Though various groups including the RSF and SAF did work together to oust Bashir, the relationship between them has at times been fraught. The integration of the RSF into the SAF was supposed to be a tenet of the democratic transition, but disagreements over power-sharing spiraled into the conflict and atrocities of today.

Now, getting the two leaders of the different factions — General Mohamed Hamdan Dagalo (called Hemedti), head of the RSF, and General Abdel Fattah al-Burhan, who leads the SAF — to agree on an end to the conflict is nearly impossible because, without international pressure, there’s no incentive for them to stop fighting. Neither side has the ability or resources to ensure a decisive victory.

Furthermore, both groups have been woven into the power structure before, making it difficult to dislodge either. The SAF has always been involved in Sudan’s political leadership and likely expects to be in the future, despite the Sudanese people’s desire for a civilian government.
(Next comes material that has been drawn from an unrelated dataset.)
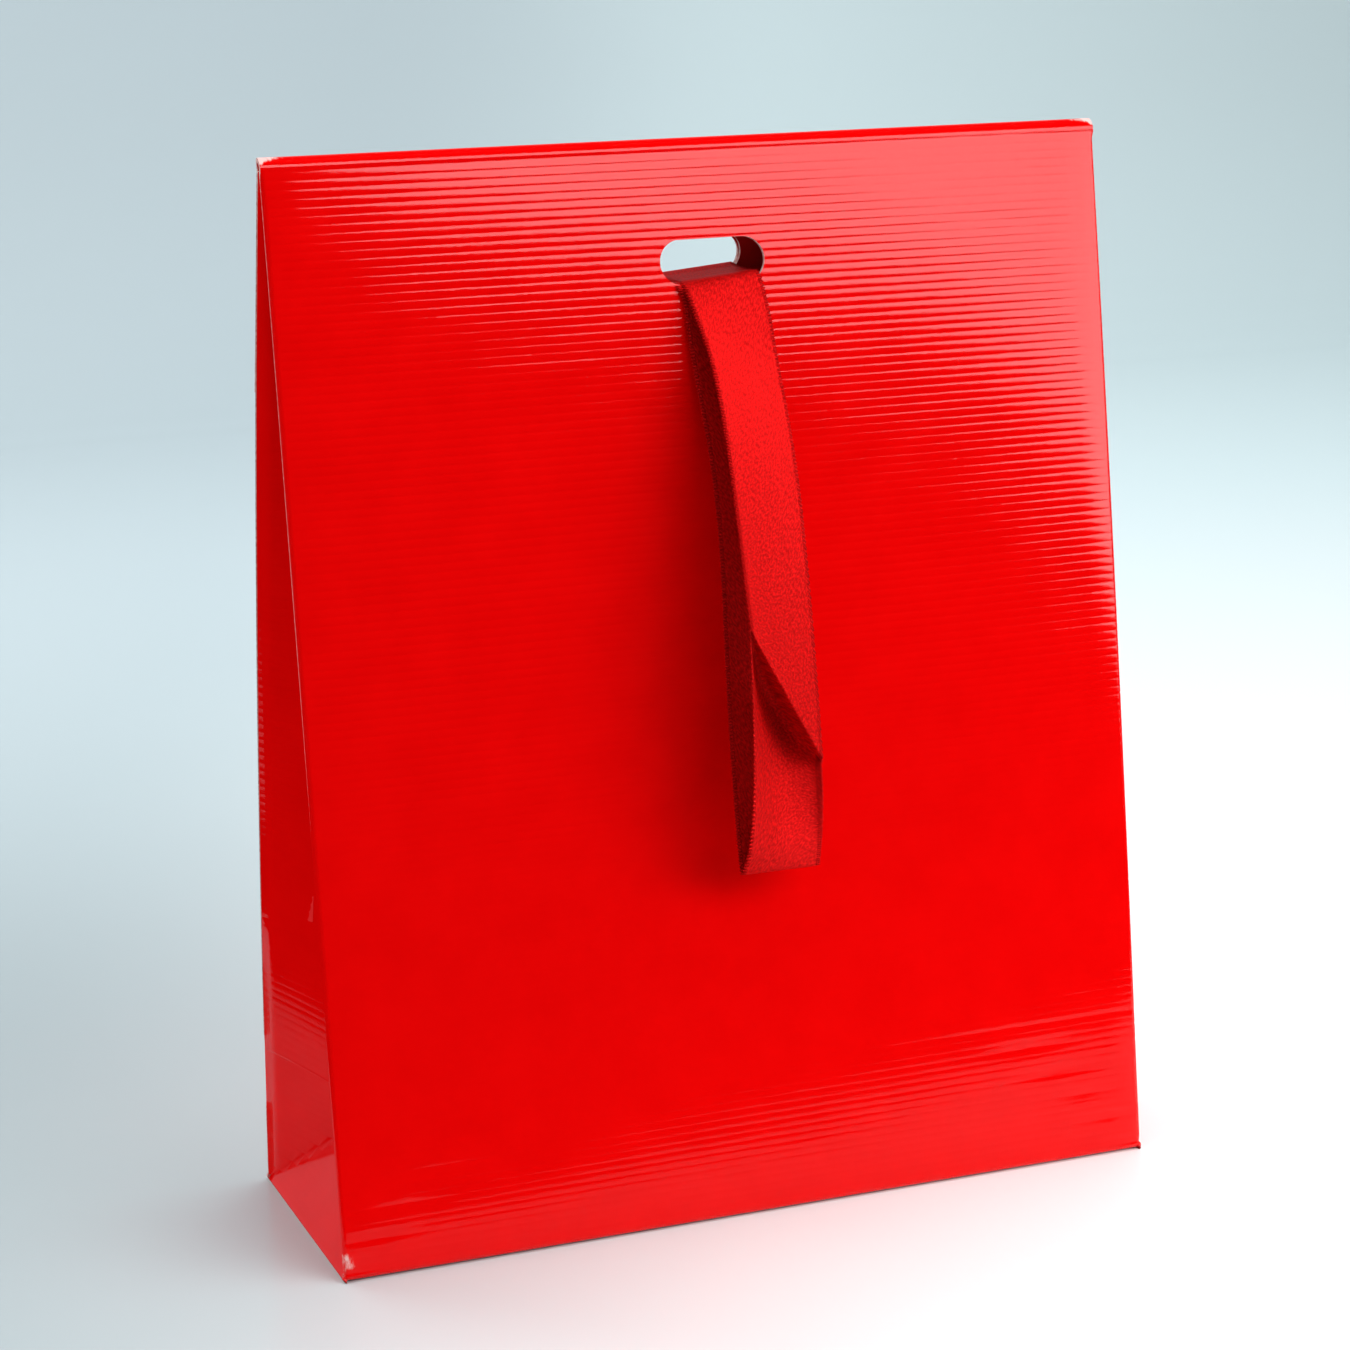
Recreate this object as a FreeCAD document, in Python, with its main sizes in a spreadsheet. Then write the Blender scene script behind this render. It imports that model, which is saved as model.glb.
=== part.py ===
"""Tent-shaped gift bag of ribbed single-face card, closed by a ribbon through a hand slot.

One die-cut card blank makes the whole bag.  Its front and back panels lean together from a
rectangular base to a rounded top fold, and the front panel carries on over that fold as a
closure flap behind the back panel.  The side gussets fold inwards.  A satin ribbon passes
through the matching slots of the front panel, the back panel and the flap.

Frame: millimetres, +Z up, +X to the right, the front faces -Y.  The origin is the centre of
the base's underside.
"""
import FreeCAD, Part
import math
import os

import Sketcher
from FreeCAD import Vector

doc = FreeCAD.newDocument("gift_bag")
sheet = doc.addObject("Spreadsheet::Sheet", "Sizes")


# ---------------------------------------------------------------- driving dimensions, mm
SIZES = [
    ("bag_width", 250.0),          # across the front, corner to corner
    ("bag_depth", 84.0),           # of the base, front to back
    ("bag_height", 306.0),         # floor to the top of the fold
    ("card", 1.2),                 # ribbed single-face card, over the ribs
    ("glue_gap", 0.1),             # between layers that are glued or pressed together
    ("run_gap", 0.3),              # between pieces that move on each other
    ("front_bow", 1.5),            # how far the front panel bulges from its straight line
    ("back_bow", 6.5),             # the same for the back panel
    ("slot_width", 31.5),
    ("slot_height", 12.6),
    ("slot_offset", 1.6),          # slot centre, to the right of the bag's centre
    ("slot_drop", 34.0),           # slot centre, below the top of the fold
    ("flap_length", 64.0),         # closure flap, from the fold to its free edge
    ("seam_width", 15.0),          # glued side seam
    ("tuck_length", 40.0),         # short bottom flaps, from the sides
    ("inner_flap_length", 46.0),   # front bottom flap, inside
    ("board_thickness", 1.5),      # loose stiffener on the bottom
    ("board_clearance", 2.0),      # stiffener to the walls
    ("ribbon_width", 24.0),
    ("ribbon_thickness", 0.5),
    ("ribbon_offset", 5.0),        # ribbon centre, to the right of the bag's centre
    ("loop_drop", 163.0),          # slot lip to the loop's bottom crease
    ("loop_reach", 33.0),          # how far forward of the lip the bottom crease hangs
    ("loop_opening", 11.0),        # widest gap between the loop's two runs
    ("tail_length", 72.0),         # ribbon ends hanging behind the flap
]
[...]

The RSF under Hemedti is likely unwilling to be subsumed into the SAF; that proposition sparked the current power struggle.

“There was a courageous nationwide social movement that pushed for a power-sharing arrangement between civilians and the military and security in 2019 and 2020,” Susan Stigant, the Africa director for the US Institute of Peace, told Vox in a March interview. But “the power was never shifted away from the military and the security elites.”

Furthermore, the flow of arms into and out of Sudan — from Russia’s Wagner Group, the UAE, Libya, Niger, and other surrounding African countries — is significantly fueling the fight. But international sanctions systems are not prepared to combat this kind of illicit armed transfers, Ali said, and the different actors involved have no incentive to stop.

If the situation in Sudan seems desperate, that’s because it is. And there’s no clear way to maneuver through it and hold those responsible accountable. But without that accountability, the world is likely to see more — and possibly worse — crimes.